George Clooney's range of expressions is limited thus: 1) suave amusement; 2) suave distress; 3) suave amusement. Watching him try to pull his features into a rictus of despair in Michael Clayton this weekend I realised that there's no shame in sticking within your range. This is why typecasting is such a success.

Clooney was supposed to be a broken man plagued by his conscience after he realised he was a lawyer for the dark side (like all lawyers, actually). He looked like a GQ model plagued by stomach acid. His face, chiselled out of granite, never came close to expressing the grief he was alleged to be feeling.

When he tries to do suave, though - well, he makes Cary Grant look like Vincent Price. By this measure, the highlight of his career will either be the Oceans trilogy, where his Sinatra-esque charms slick all over the screen, or his Martini ad campaign. He is so good at this one mode that there's no reason for him to move outside it.

This applies to other actors too. Julie Andrews will forever be Maria, even beyond the day she takes her guitar to that Viennese mansion in the sky, so the temptation to escape that must be profound. This must be behind the breast-baring of SOB, which attempted to give her dramatic depth but just made her slightly dirty - Sister Maria Emmanuelle.

Robert de Niro is another good example. As the menacing gangster who always revels in the torture of others, he excels; no one comes close to his sadistic mastery and harsh delivery. But in Analyze This? And Analyze That? Meet the Parents? Meet the Fockers? You get my point.

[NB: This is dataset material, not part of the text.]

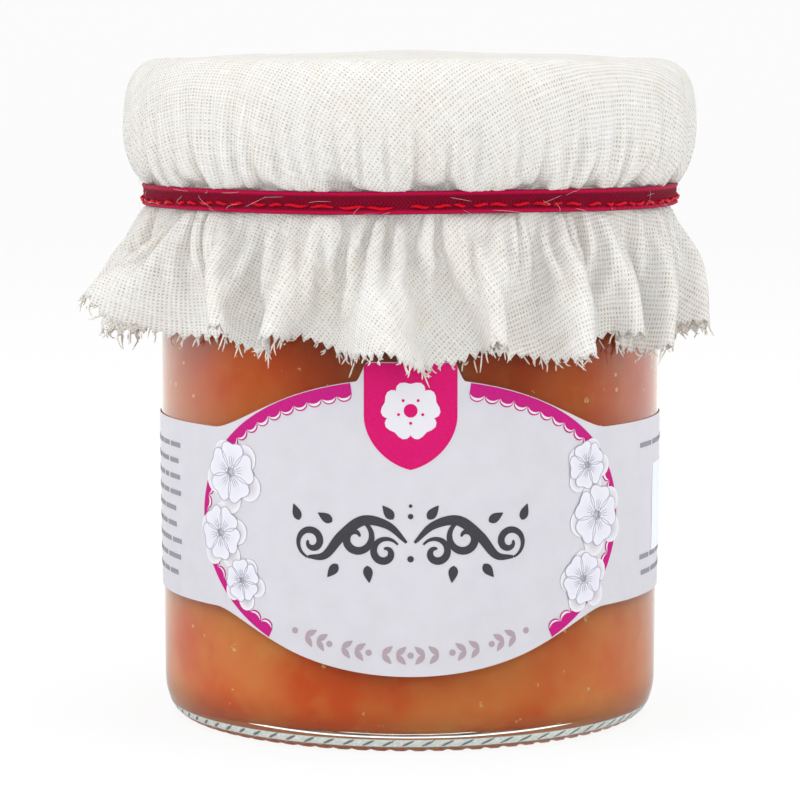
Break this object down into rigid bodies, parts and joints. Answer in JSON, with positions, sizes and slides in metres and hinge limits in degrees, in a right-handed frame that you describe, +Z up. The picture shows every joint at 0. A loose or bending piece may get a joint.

Vin Diesel - we are perhaps stretching the definition of 'actor' here - every so often gives up his perfectly successful career as a blasting action hero to do turkeys like The Pacifier. Something must have possessed him to think that his ripped abs and stony face would succeed where so many good men have failed.

Typecasting has a bad press - it's a shameful word - but there is certainly something to be said for playing to your strengths: consider all Jude Law's pained metrosexuals and Keira Knightley's many gamine waifs. Moving outside your comfort zone can go terribly wrong - watch Nicole Kidman in Stepford Wives and I'll rest my case.